Beale Street- Every night (and during the day) the best bands in the world play here, if not in clubs then in the alleys between them. Best bands were at Rum Boogie Cafe and BB Kings. It is also the best people watching place I have been too in a long time. During the day (2 to 5 PM) at Silky Sullivans the Ms. Zeno, the Mojo queen sings and she is so good and a really good time. Tell her Teri said hi! Tater Reds was my favorite weird store, and A. Schwab was like a living museum, must be seen!

Peabody Hotel- each day they march Ducks through the lobby to a fountain and as hooky as it sounds, it was a hoot. I also went to Lansky’s which is the men’s store in the lobby of the hotel and the owner personally knew Elvis and has great stories to share.

I loved the Rock and Soul Museum, it is right at the end on Beale Street. Most of the guys are stilling playing live on Beale Street.

Best breakfast was a Cupboards on Union and Brother Junipers over by the university.

If you have a rental car, feel free to explore during the day. Memphis has a ring road (240) and no matter you go, you end up on the freeway, so it is impossible to get lost. I spent each day on Beale Street and had no need to go anywhere else.

I loved the riverboat ride (The Memphis Queen) down the Mississippi, but it was HOT. Now I know why southern bells always carry a fan!

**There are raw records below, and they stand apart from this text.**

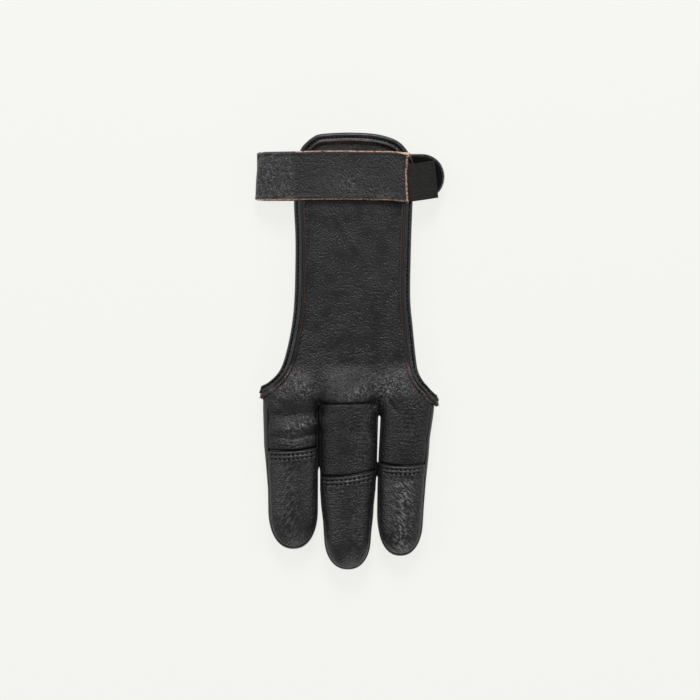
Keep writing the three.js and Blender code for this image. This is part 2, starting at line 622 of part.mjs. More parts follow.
function elasticBand() {
  const edgeX = PANEL_SIDE_X + 1.6;
  const fall = spread(0, 1, 6).map((t) => [
    THREE.MathUtils.lerp(edgeX, CLOSURE_X, t),
    THREE.MathUtils.lerp(ELASTIC_Z, CLOSED_Z, smooth(t)),
  ]);
  const path = [[ELASTIC_ROOT_X, ELASTIC_Z], ...fall, [ELASTIC_TIP_X, CLOSED_Z]];
  const solid = band(path, ELASTIC, ELASTIC_WIDTH, 0);
  const pivotX = (edgeX + ELASTIC_TIP_X) / 2;
  return solid
    .translate([-pivotX, 0, 0])
    .rotate([0, 0, ELASTIC_TURN_DEG])
    .translate([pivotX, STRAP_Y - ELASTIC_DROP, 0]);
}

// Materials
const leather = (color, roughness) => new THREE.MeshStandardMaterial({ color, roughness, metalness: 0 });
const panelLeather = leather(0x303032, 0.55);
const tipLeather = leather(0x363637, 0.5);
const bindingLeather = leather(0x2c2c2d, 0.5);
const strapLeather = leather(0x3a3a3b, 0.65);
const elasticWeave = leather(0x2c2c2a, 0.9);
const hookTape = leather(0x1c1c1c, 0.85);

const glove = new THREE.Group();
const add = (name, solid, material) => glove.add(toMesh(name, solid, material));

add('back_panel', backPanel(), panelLeather);
add('middle_finger_back', middleBack(), panelLeather);
for (const f of FINGERS) {
  const shell = fingerForm(f, 0).subtract(fingerForm(f, LEATHER));
  add(`tip_cover_${f.name}`, tipCover(f, shell), tipLeather);
  add(`finger_front_${f.name}`, fingerFront(f, shell), tipLeather);
}
add('edge_binding', edgeBinding(), bindingLeather);
add('mouth_binding', mouthBinding(), bindingLeather);
add('wrist_strap', wristStrap(), strapLeather);
add('hook_patch', hookPatch(), hookTape);
add('elastic_band', elasticBand(), elasticWeave);

export default glove;
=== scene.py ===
import math
from types import SimpleNamespace

import bmesh
import bpy
import numpy as np
from bpy.props import FloatProperty, FloatVectorProperty, PointerProperty
from bpy.types import Operator, Panel, PropertyGroup
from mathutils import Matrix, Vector


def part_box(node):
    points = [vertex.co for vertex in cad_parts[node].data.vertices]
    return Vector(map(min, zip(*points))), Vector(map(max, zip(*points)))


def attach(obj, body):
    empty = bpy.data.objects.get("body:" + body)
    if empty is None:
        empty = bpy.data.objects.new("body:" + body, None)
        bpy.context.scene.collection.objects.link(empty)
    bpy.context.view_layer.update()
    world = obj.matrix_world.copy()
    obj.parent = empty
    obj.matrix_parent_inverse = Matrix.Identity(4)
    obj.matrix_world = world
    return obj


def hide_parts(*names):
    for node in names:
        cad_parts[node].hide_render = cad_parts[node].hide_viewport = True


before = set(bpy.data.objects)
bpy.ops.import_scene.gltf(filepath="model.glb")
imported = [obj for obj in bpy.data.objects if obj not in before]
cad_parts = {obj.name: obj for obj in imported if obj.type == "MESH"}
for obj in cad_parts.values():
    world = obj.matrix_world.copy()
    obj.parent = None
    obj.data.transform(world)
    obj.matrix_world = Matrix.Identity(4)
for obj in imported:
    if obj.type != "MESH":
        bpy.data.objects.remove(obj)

bl_info = {
    "name": "Archery Glove",
    "version": (1, 0, 0),
    "blender": (4, 5, 0),
    "location": "3D View > Sidebar > Glove",
    "description": "Dresses the frame of a three-finger leather shooting glove that lies palm down",
    "category": "Add Mesh",
}

# Shapes are worked out in millimetres and turned to metres when a mesh is made.
MM = 0.001
BODY = "root"
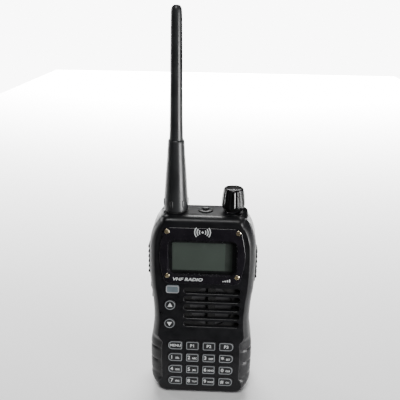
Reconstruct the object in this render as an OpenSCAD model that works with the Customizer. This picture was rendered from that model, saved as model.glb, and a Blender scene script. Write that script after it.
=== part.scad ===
// Handheld radio transceiver: clam-shell case with keypad, display, speaker, battery pack,
// belt clip, volume knob and a screw-on whip antenna. Millimetres. +Z up, the front faces -Y,
// and the origin is the middle of the base, half-way through the depth of radio and battery.

/* [Case] */
// Height of the case, base to top deck
body_h = 107; // [105:0.5:110]
// Depth of radio and battery pack together
body_d = 33; // [32.5:0.1:33.5]
// Thickness of the case walls
wall = 2; // [1.8:0.1:2.1]
// Radius of the two bottom corners
base_r = 10; // [9:0.5:11]
// Depth of the battery pack
pack_d = 11.2; // [11:0.1:11.4]

/* [Front panel] */
// Width of the glossy display plate at its widest
plate_w = 45.6; // [45:0.1:46]
// Width of the display window
window_w = 35.4; // [34:0.1:35.6]
// Height of the display window
window_h = 19; // [18:0.1:19.2]
// Distance between the rows of keys
key_pitch = 7.61; // [7.5:0.01:7.7]
// How far the front keys travel
key_travel = 0.6; // [0.4:0.1:0.6]
// Distance between the speaker slots
slot_pitch = 5.05; // [4.9:0.05:5.1]

/* [Antenna] */
// Height of the antenna above the deck
antenna_h = 104.5; // [90:0.5:120]
// Radius of the antenna at its foot
antenna_r = 6.45; // [6:0.05:6.5]
// Sideways place of the antenna
antenna_x = -14.8; // [-15:0.1:-14.6]

/* [Knob] */
// Largest diameter of the volume knob
knob_d = 12.4; // [12:0.1:12.6]
// Sideways place of the volume knob
knob_x = 15.6; // [15.4:0.1:15.8]

/* [Hidden] */
$fn = 48;
eps = 0.01;
gap = 0.15;

// Planes across the depth, front to back
y_face = -body_d / 2;
y_front = y_face + 0.5;
y_wall = y_front + 2.2;
key_flange_y = y_wall + 1;
y_board = -8;
board_t = 1.4;
y_back = body_d / 2 - pack_d;
y_split = y_back - 2;
y_pack = body_d / 2;
y_top = -4.5;

// Half-width of the case against height: grips, waist, side pads and shoulder
SIDE = [[base_r, 28.3], [22, 28.5], [31, 28.3], [38, 27.2], [47, 26.5], [57, 27.0], [66, 28.1],
        [78, 28.7], [90, 28.5], [96, 27.5], [100.5, 25.8], [104, 23.6], [body_h, 21.5]];
LAST = len(SIDE) - 1;

// Smooth curve through the side points
function curve(a, b, c, d, t) =
    0.5 * (2 * b + (c - a) * t + (2 * a - 5 * b + 4 * c - d) * t * t + (3 * b - a - 3 * c + d) * t * t * t);
function side_at(i, t) =
    curve(SIDE[max(i - 1, 0)], SIDE[i], SIDE[i + 1], SIDE[min(i + 2, LAST)], t);
function right_side(inset) = [
    for (a = [-90:15:-15]) [SIDE[0][1] - base_r + (base_r - inset) * cos(a), base_r + (base_r - inset) * sin(a)],
    for (i = [0:LAST - 1], t = [0:0.34:0.99]) [side_at(i, t)[1] - inset, side_at(i, t)[0]],
    [SIDE[LAST][1] - inset, body_h]];
function half_width(z) = lookup(z, SIDE);

// Keys: name, sideways place, height, width, depth of the cap, left and right corner radii
COLUMNS = [-14.22, -4.6, 4.6, 14.22];
ROWS = [for (r = [0:3]) 31.1 - r * key_pitch];
KEY_NAMES = [["key_menu", "key_p1", "key_p2", "key_p3"], ["key_1", "key_2", "key_3", "key_star"],
             ["key_4", "key_5", "key_6", "key_0"], ["key_7", "key_8", "key_9", "key_hash"]];
KEYS = concat(
    [for (r = [0:3], c = [0:3]) [KEY_NAMES[r][c], COLUMNS[c], ROWS[r],
        c == 0 || c == 3 ? 8 : 7.2, 5.3, c == 0 ? 2.3 : 0.9, c == 3 ? 2.3 : 0.9]],
    [["key_function", -15.75, 65.7, 7.1, 4.6, 1.2, 1.2],
     ["key_up", -17.1, 56.1, 6, 6, 2.99, 2.99],
     ["key_down", -17.4, 44.8, 6, 6, 2.99, 2.99]]);

// Side keys: name, height
SIDE_KEYS = [["side_key_upper", 64], ["side_key_lower", 58]];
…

Reverend Al Greens Full Gospel church service on Sunday was the highlight of the trip. If you are there on Sunday- try to go. It is past Graceland about 1 mile out in the booneys, but everyone knows it and will give you directions. Services were at 10 am.
If one of you if a treasure hunter, check out the thrift stores. They had things from the Civil war and were selling it for cheap. The people are so nice, I can’t say enough about how nice and helpful they were. Have a great time and let me know how you liked it.